Duration is key. The two dancers have now taken a step forward. Their embrace connects them. It is not the touch “as such” that holds them to one another, but the movement-toward that is the continuous repetition of the touch.v This inframodalvi experience of touching awakens their bodies to all kinds of perceptions, alerting the dancers to the continuous recompositions of the spacetimes that world them. Inframodal vitality propels the dancers to become more-than, to embody more than the strict envelopes of their individual bodies. The dancers begin to feel the dance take over. They feel the openings before they recognize them as such, openings for movement that reach toward a dance of the not-yet. What takes place in this not-yet? Facing forward on the crowded dance floor, I feel the urgent presence of bodies moving behind me. Even if they seem still, they press against my back, creating space in front of me. The music lends urgency to the moment. The music begins to move us. I lead an interval. This interval is not mine alone to lead. She invites me to instantiate it, feeding it with her own intensive preacceleration. Inframodaly, we shapeshift this interval. As it takes form, the intensity of

moving together translates into a step, this time to the front and around. She moves around me, urging my moving body-form to propel her shifting axis into a turn as I step back, repositioning my axis in direct relation to hers. The interval moves with the music, with the shifting axes, moving us, creating a shared body. We move the relation.

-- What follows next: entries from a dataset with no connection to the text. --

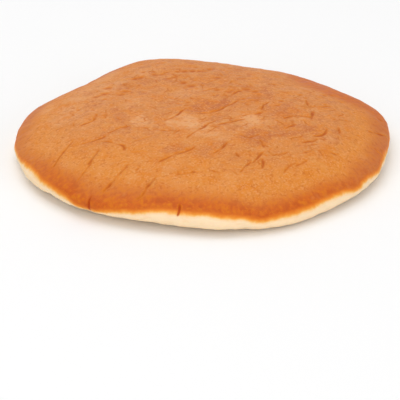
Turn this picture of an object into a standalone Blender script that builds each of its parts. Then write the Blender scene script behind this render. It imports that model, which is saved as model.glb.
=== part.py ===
# Buttermilk pancake, griddled on both faces: one closed solid.
#
# The upper crust is a low dome. It breaks over a steep shoulder into a thin rounded rim of
# pale crumb. Under the rim the batter curves in to the flat face that lay on the griddle,
# which is the face the pancake rests on. Shallow creases run over the crust, and two short
# slits split its edge.
#
# Sizes are in millimetres and directions in degrees. Points become metres in the mesh.

import bpy
import bmesh
import numpy as np
from mathutils import Vector
from mathutils.geometry import delaunay_2d_cdt

MM = 0.001

# Outline seen from above
MEAN_RADIUS = 53.2
# Each lobe: how many there are round the outline, how far they stand out, where one points
OUTLINE_LOBES = (
    (2, 0.7, 45),
    (3, 0.4, -57),
    (4, 0.8, 16),
    (5, 0.5, 31),
    (6, 0.6, -10),
    (7, 0.5, 13),
    (8, 0.4, 18),
)

# Rim: a half ellipse round the edge
RIM_REACH = 2.6
RIM_HEIGHT = 4.2
RIM_HEIGHT_WAVES = ((1, 0.6, 136), (2, 0.5, -59), (3, 0.7, -4))
RIM_HALF_THICKNESS = 2.6
RIM_THICKNESS_WAVES = ((2, 0.3, -10),)

# Upper crust
CROWN_HEIGHT = 14.8
SHOULDER_SLOPE = 0.66

# Flat face underneath, as a share of the outline
REST_SHARE = 0.72

# Parallel creases at the left of the crust
FAN_START = (-37.0, -18.0)
FAN_STEP = (7.6, -7.5)
FAN_DIRECTION = 240.0
FAN_LENGTHS = (12.0, 11.0, 10.0, 6.0)
FAN_BOW = 0.5

# Other creases: start x, start y, end x, end y, bow to the left of the run
CREASES = (
    (-30.5, -3.5, -35.5, -9, 1.5),
    (-20.5, -12, -34, -21, 0.6),
    (-21, -24, -11.5, -18, 0.4),
    (-8, -39.5, -0.5, -37.5, 0.3),
    (-13, -33.5, -2.5, -25, -0.3),
    (-5, -1, -11.5, -10, 0.5),
    (-4, -5.5, 10, 5.5, -2.0),
    (3, -9, -5.5, -22, -0.5),
    (4.5, -12, 12, -8, -0.5),
    (2, -29.5, 6.5, -23, -0.3),
    (8, -18.5, 15, -18, -1.8),
    (9, -38, 16, -27, 0.0),
    (17.5, -29.5, 22.5, -26.5, -0.3),
    (20.5, -36.5, 27.5, -28.5, 0.3),
    (24.5, -9, 22.5, -14.5, 1.0),
    (16, -2.5, 18.5, 3.5, 0.3),
    (27.5, -20.5, 33.5, -12, -1.0),
    (30.5, -1, 30, -7, 0.0),
    (29, 7, 36, 4, -2.6),
)
CREASE_DEPTH = 0.5
CREASE_HALF_WIDTH = 0.8
CREASE_STEP = 1.3
CREASE_CLEARANCE = 1.7

# Slits in the edge of the crust
SLIT_DIRECTIONS = (235.0, 262.0)
SLIT_LENGTH = 3.5
SLIT_DEPTH = 0.8

# Fineness of the mesh
SEGMENTS = 168
CRUST_SPACING = 2.2
EDGE_RINGS = (0.975, 0.94, 0.90)
FIELD_LIMIT = 0.88
RIM_ANGLES = (20.0, 0.0, -20.0, -45.0, -90.0)
UNDER_STEPS = (0.72, 0.46, 0.22, 0.0)
# For the triangulation: keep what lies inside the border, and merge points closer than this
INSIDE_BORDER = 1
MERGE_DISTANCE = 1e-6

CRUST_COLOUR = (0.73, 0.31, 0.09, 1.0)
CRUST_ROUGHNESS = 0.7


def waves(angle, terms):
    """Sum of depth * cos(count * (angle - direction)) over the terms."""
    total = np.zeros_like(angle)
    for count, depth, direction in terms:
        total += depth * np.cos(count * (angle - np.radians(direction)))
    return total


def outline_radius(angle):
    return MEAN_RADIUS + waves(angle, OUTLINE_LOBES)


def rim_point(angle, lift):
    """Radius and height on the rim's half ellipse, lift degrees above its outermost line."""
    half = RIM_HALF_THICKNESS + waves(angle, RIM_THICKNESS_WAVES)
    middle = RIM_HEIGHT + waves(angle, RIM_HEIGHT_WAVES)
    radius = outline_radius(angle) - RIM_REACH + RIM_REACH * np.cos(lift)
    return radius, middle + half * np.sin(lift)


def shoulder(angle):
    """Where the rim's curve is as steep as the crust's edge, and the crust begins."""
    half = RIM_HALF_THICKNESS + waves(angle, RIM_THICKNESS_WAVES)
    return rim_point(angle, np.arctan2(half, RIM_REACH * SHOULDER_SLOPE))


def crust_height(x, y):
    """Height of the upper crust: a dome that meets the shoulder at its slope."""
    angle = np.arctan2(y, x)
    edge_radius, edge_height = shoulder(angle)
    share = np.minimum(np.hypot(x, y) / edge_radius, 1.0)
    rise = CROWN_HEIGHT - edge_height
    power = SHOULDER_SLOPE * edge_radius / rise
    return edge_height + rise * (1.0 - share ** power)


def arc(start, end, bow, step):
    """Points about a step apart along a shallow arc, and its left-hand unit normal."""
    start = np.array(start, float)
    run = np.array(end, float) - start
    length = np.hypot(*run)
    normal = np.array((-run[1], run[0])) / length
    t = np.linspace(0.0, 1.0, max(3, round(length / step) + 1))[:, None]
    return start + t * run + 4.0 * bow * t * (1.0 - t) * normal, normal


def crease_lines():
    """Every crease as start, end and bow: the parallel fan and the single ones."""
    heading = np.radians(FAN_DIRECTION)
    for number, length in enumerate(FAN_LENGTHS):
        start = np.array(FAN_START) + number * np.array(FAN_STEP)
        end = start + length * np.array((np.cos(heading), np.sin(heading)))
        yield start, end, FAN_BOW
    for start_x, start_y, end_x, end_y, bow in CREASES:
        yield (start_x, start_y), (end_x, end_y), bow


def crease_points():
    """Plan points and depths of the creases: a floor that deepens to mid-length, and two lips."""
    points = []
    depths = []
    for start, end, bow in crease_lines():
        floor, normal = arc(start, end, bow, CREASE_STEP)
        t = np.linspace(0.0, 1.0, len(floor))
        depth = CREASE_DEPTH * np.sin(np.pi * (0.1 + 0.8 * t))
        for side in (-1, 0, 1):
            points.append(floor + side * CREASE_HALF_WIDTH * normal)
            depths.append(depth if side == 0 else np.zeros_like(depth))
    return np.concatenate(points), np.concatenate(depths)


def ring_plan(angle, share):
    """Plan points at a share of the shoulder's radius."""
    radius = share * shoulder(angle)[0]
    return np.stack((radius * np.cos(angle), radius * np.sin(angle)), axis=1)


def field_plan(taken):
    """Staggered rows of plan points inside the edge rings, clear of the creases."""
    half_count = int(MEAN_RADIUS / CRUST_SPACING) + 2
    columns = np.arange(-half_count, half_count + 1)
    rows = np.arange(-half_count - 4, half_count + 5)
    column, row = np.meshgrid(columns, rows)
    x = (column + 0.5 * (row % 2)).ravel() * CRUST_SPACING
    y = row.ravel() * CRUST_SPACING * np.sqrt(0.75)
    inside = np.hypot(x, y) < FIELD_LIMIT * shoulder(np.arctan2(y, x))[0]
    gap = np.hypot(x[:, None] - taken[None, :, 0], y[:, None] - taken[None, :, 1]).min(axis=1)
    keep = inside & (gap > CREASE_CLEARANCE)
    return np.stack((x[keep], y[keep]), axis=1)


def slit_depth(x, y):
    """Depth of the slits: deepest at the shoulder and nothing a slit's length inwards."""
    angle = np.arctan2(y, x)
    inward = shoulder(angle)[0] - np.hypot(x, y)
    half_step = np.pi / SEGMENTS
    depth = np.zeros_like(x)
    for direction in SLIT_DIRECTIONS:
        turn = np.abs(np.angle(np.exp(1j * (angle - np.radians(direction)))))
        depth += np.where(turn <= half_step, SLIT_DEPTH * np.clip(1.0 - inward / SLIT_LENGTH, 0.0, 1.0), 0.0)
    return depth


def upper_crust(mesh, angle):
    """Triangulate the crust inside the shoulder and return the shoulder's loop of vertices."""
    rings = [ring_plan(angle, share) for share in (1.0,) + EDGE_RINGS]
    creases, crease_depths = crease_points()
    field = field_plan(creases)
    plan = np.concatenate(rings + [creases, field])
    sunk = np.zeros(len(plan))
    first_crease = len(angle) * len(rings)
    sunk[first_crease:first_crease + len(creases)] = crease_depths
    border = [(i, (i + 1) % len(angle)) for i in range(len(angle))]
    vectors = [Vector(point) for point in plan]
    points, _, faces, sources, _, _ = delaunay_2d_cdt(vectors, border, [], INSIDE_BORDER, MERGE_DISTANCE)
    x = np.array([point.x for point in points])
    y = np.array([point.y for point in points])
    z = crust_height(x, y) - sunk[[source[0] for source in sources]] - slit_depth(x, y)
    vertices = [mesh.verts.new(position) for position in np.stack((x, y, z), axis=1) * MM]
    for face in faces:
        mesh.faces.new([vertices[i] for i in face])
    place = {source[0]: i for i, source in enumerate(sources)}
    return [vertices[place[i]] for i in range(len(angle))]


def add_ring(mesh, upper, angle, radius, height):
    """Add a ring of vertices and the band of faces that joins it to the ring above."""
    points = np.stack((radius * np.cos(angle), radius * np.sin(angle), height), axis=1) * MM
    lower = [mesh.verts.new(position) for position in points]
    for i in range(len(lower)):
        following = (i + 1) % len(lower)
        mesh.faces.new((upper[i], lower[i], lower[following], upper[following]))
    return lower


def rim_and_underside(mesh, loop, angle):
    """Carry the rim down round its nose and the underside in to the flat face."""
    for lift in np.radians(RIM_ANGLES):
        loop = add_ring(mesh, loop, angle, *rim_point(angle, lift))
    rim_radius, rim_bottom = rim_point(angle, np.radians(RIM_ANGLES[-1]))
    rest_radius = REST_SHARE * outline_radius(angle)
    for step in UNDER_STEPS:
        radius = rest_radius + step * (rim_radius - rest_radius)
        loop = add_ring(mesh, loop, angle, radius, rim_bottom * step ** 2)
    flat = mesh.faces.new(loop[::-1])
    bmesh.ops.poke(mesh, faces=[flat])


def centre_on_origin(mesh):
    """Move the mesh so that the middle of its plan box stands over the origin."""
    places = np.array([vertex.co for vertex in mesh.verts])
    middle = (places.min(axis=0) + places.max(axis=0)) / 2.0
    bmesh.ops.translate(mesh, verts=mesh.verts, vec=(-middle[0], -middle[1], 0.0))


def crust_material():
    material = bpy.data.materials.new("griddled_crust")
    material.use_nodes = True
    shader = material.node_tree.nodes["Principled BSDF"]
    shader.inputs["Base Color"].default_value = CRUST_COLOUR
    shader.inputs["Roughness"].default_value = CRUST_ROUGHNESS
    shader.inputs["Metallic"].default_value = 0.0
    material.diffuse_color = CRUST_COLOUR
    return material


def make_pancake():
    angle = np.linspace(0.0, 2.0 * np.pi, SEGMENTS, endpoint=False)
    mesh = bmesh.new()
    loop = upper_crust(mesh, angle)
    rim_and_underside(mesh, loop, angle)
    bmesh.ops.triangulate(mesh, faces=mesh.faces)
    bmesh.ops.recalc_face_normals(mesh, faces=mesh.faces)
    centre_on_origin(mesh)
    data = bpy.data.meshes.new("pancake")
    mesh.to_mesh(data)
    mesh.free()
    data.shade_smooth()
    data.materials.append(crust_material())
    pancake = bpy.data.objects.new("pancake", data)
    bpy.context.scene.collection.objects.link(pancake)


for leftover in list(bpy.data.objects):
    bpy.data.objects.remove(leftover)
make_pancake()
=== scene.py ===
# Looks of the buttermilk pancake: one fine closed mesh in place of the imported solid.
#
# The pancake's own shape is worked out in millimetres round the middle of its outline, and
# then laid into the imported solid's box. Directions are in degrees, anticlockwise from +X.
# A pair of values for ease() says where a change begins and where it is full. Grains are rows
# of a share, the size of the noise's lumps and the seed that it is drawn from.

import itertools
from types import SimpleNamespace

import bpy
import numpy as np
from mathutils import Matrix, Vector


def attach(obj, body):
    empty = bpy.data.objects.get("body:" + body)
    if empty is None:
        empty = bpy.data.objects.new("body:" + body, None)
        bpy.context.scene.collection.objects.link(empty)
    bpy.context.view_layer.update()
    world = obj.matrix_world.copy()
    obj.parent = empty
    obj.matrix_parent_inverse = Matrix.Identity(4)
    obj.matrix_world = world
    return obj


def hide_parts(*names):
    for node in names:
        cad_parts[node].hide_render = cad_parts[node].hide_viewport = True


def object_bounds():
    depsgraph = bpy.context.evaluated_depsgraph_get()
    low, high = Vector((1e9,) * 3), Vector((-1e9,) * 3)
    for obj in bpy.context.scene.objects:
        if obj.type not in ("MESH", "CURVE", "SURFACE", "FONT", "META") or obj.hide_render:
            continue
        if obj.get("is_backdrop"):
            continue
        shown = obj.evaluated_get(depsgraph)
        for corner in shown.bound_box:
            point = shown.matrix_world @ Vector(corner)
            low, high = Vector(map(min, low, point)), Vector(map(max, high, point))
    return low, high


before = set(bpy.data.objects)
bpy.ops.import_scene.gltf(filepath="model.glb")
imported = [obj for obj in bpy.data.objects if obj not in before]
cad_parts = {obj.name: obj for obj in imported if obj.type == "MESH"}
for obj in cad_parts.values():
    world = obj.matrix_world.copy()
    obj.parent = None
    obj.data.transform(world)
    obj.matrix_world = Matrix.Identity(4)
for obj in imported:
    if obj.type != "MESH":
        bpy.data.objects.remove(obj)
CAD_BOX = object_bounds()

MM = 0.001

# Side of the block of random numbers that a grain repeats
LATTICE_SIDE = 32


def ease(low, high, value):
    """0 below low, 1 above high, and a smooth S between; it falls where low is above high."""
    t = np.clip((value - low) / (high - low), 0.0, 1.0)
    return t * t * (3.0 - 2.0 * t)


def waves(angle, terms):
    """Sum of depth * cos(count * (angle - direction)) over the terms."""
    total = np.zeros_like(angle)
    for count, depth, direction in terms:
        total += depth * np.cos(count * (angle - np.radians(direction)))
    return total


def turn_from(angle, direction):
    """Angle from a direction, in degrees between -180 and 180."""
    return (np.degrees(angle) - direction + 180.0) % 360.0 - 180.0


def strayed(angle, usual, strays):
    """The usual value, plus change * exp(-(turn from direction / half width) ** 2) for each stray."""
    total = np.full_like(angle, usual)
    for direction, half_width, change in strays:
        total += change * np.exp(-(turn_from(angle, direction) / half_width) ** 2)
    return total


def grain(points, size, seed):
    """Smooth noise from -1 to 1: random numbers on a lattice size apart, eased between its corners."""
    lattice = np.random.default_rng(seed).uniform(-1.0, 1.0, (LATTICE_SIDE,) * 3)
    cell = np.floor(points / size).astype(int)
    t = ease(0.0, 1.0, points / size - cell)
    total = np.zeros(len(points))
    for corner in itertools.product((0, 1), repeat=3):
        weight = np.prod(np.where(corner, t, 1.0 - t), axis=1)
        x, y, z = ((cell + corner) % LATTICE_SIDE).T
        total += weight * lattice[x, y, z]
    return total


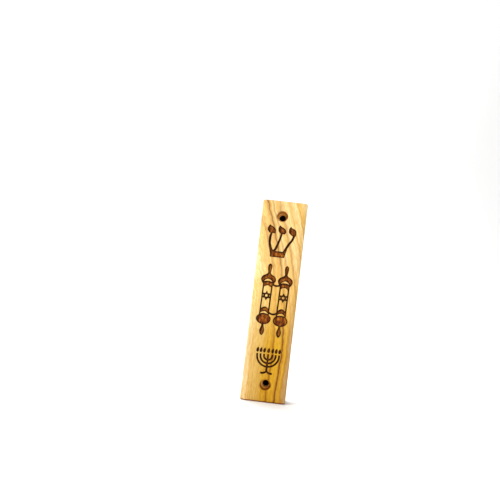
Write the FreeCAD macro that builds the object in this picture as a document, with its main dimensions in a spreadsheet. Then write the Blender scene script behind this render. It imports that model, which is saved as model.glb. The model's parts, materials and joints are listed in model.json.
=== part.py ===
"""Mezuzah case in olive wood, a parametric FreeCAD document.

A solid wooden block stands upright against a doorpost. Its front is engraved with a three-armed letter,
a pair of rolled scrolls and a seven-branched lamp. Two counterbored screw holes go through it from front
to back. A channel in its back holds a rolled parchment, and a dovetailed cover slides up to open it.

Frame, in millimetres: the origin is the centre of the back face, which lies on the doorpost. +X is to the
right for someone who looks at the front, +Y goes from the front into the doorpost, and +Z is up.
"""

import FreeCAD
import Part
import Sketcher
import math
import os
from collections import namedtuple

Vector = FreeCAD.Vector

SIZES = {
    # the block
    "case_length": 104.1,
    "case_width": 23.3,
    "case_depth": 14.0,
    "bevel_width": 2.3,
    "bevel_depth": 1.1,
    "face_round": 3.0,
    "side_round": 1.2,
    "end_round": 0.9,
    # the screw holes, and the screws' heads in front of them
    "screw_bore": 3.5,
    "head_bore": 5.7,
    "head_bore_depth": 6.4,
    "upper_hole_shift": -0.7,
    "upper_hole_rise": 44.0,
    "lower_hole_shift": 0.5,
    "lower_hole_rise": -43.2,
    # the channel for the parchment
    "channel_width": 10.4,
    "channel_bottom": -37.0,
    "channel_top": 38.0,
    "channel_depth": 11.0,
    "channel_corner": 1.5,
    # the cover and its groove
    "groove_stop": -39.5,
    "cover_width": 14.0,
    "cover_thickness": 2.0,
    "cover_recess": 0.2,
    "cover_flare": 0.54,
    "cover_round": 0.5,
    "cover_screw_bore": 4.4,
    "slide_gap": 0.12,
    "notch_rise": 27.0,
    "notch_radius": 7.0,
    "notch_width": 8.0,
    "notch_depth": 0.9,
    # the rolled parchment, its wrap and its band
    "roll_radius": 3.2,
    "roll_bore": 1.6,
    "roll_length": 62.0,
    "wrap_gap": 0.1,
    "wrap_thickness": 0.15,
    "wrap_length": 63.0,
    "band_gap": 0.02,
    "band_thickness": 0.6,
    "band_width": 2.4,
    "band_rise": -6.0,
    # the engraving
    "engraving_depth": 0.6,
    "letter_shift": -0.05,
    "letter_rise": 30.9,
    "scrolls_shift": 0.13,
    "scrolls_rise": 2.15,
    "scroll_spacing": 8.75,
    "scroll_step": 0.4,
    "scroll_lean": 1.0,
    "star_radius": 2.4,
    "star_eye": 0.8,
    "lamp_shift": 0.25,
    "lamp_rise": -28.2,
}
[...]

The interval is duration expressed in movement. It is not something I create alone, or something I can re-create by myself. It exists in the between of movement. It accompanies my movement yet is never passive. It activates the next incipient movement. The interval is the metastable quality through which the relation is felt. Many potential intensities populate it. It expresses itself as the shifting axis that connects us. Proposition: the interval creates the potential for movement that is expressed by at least two bodies.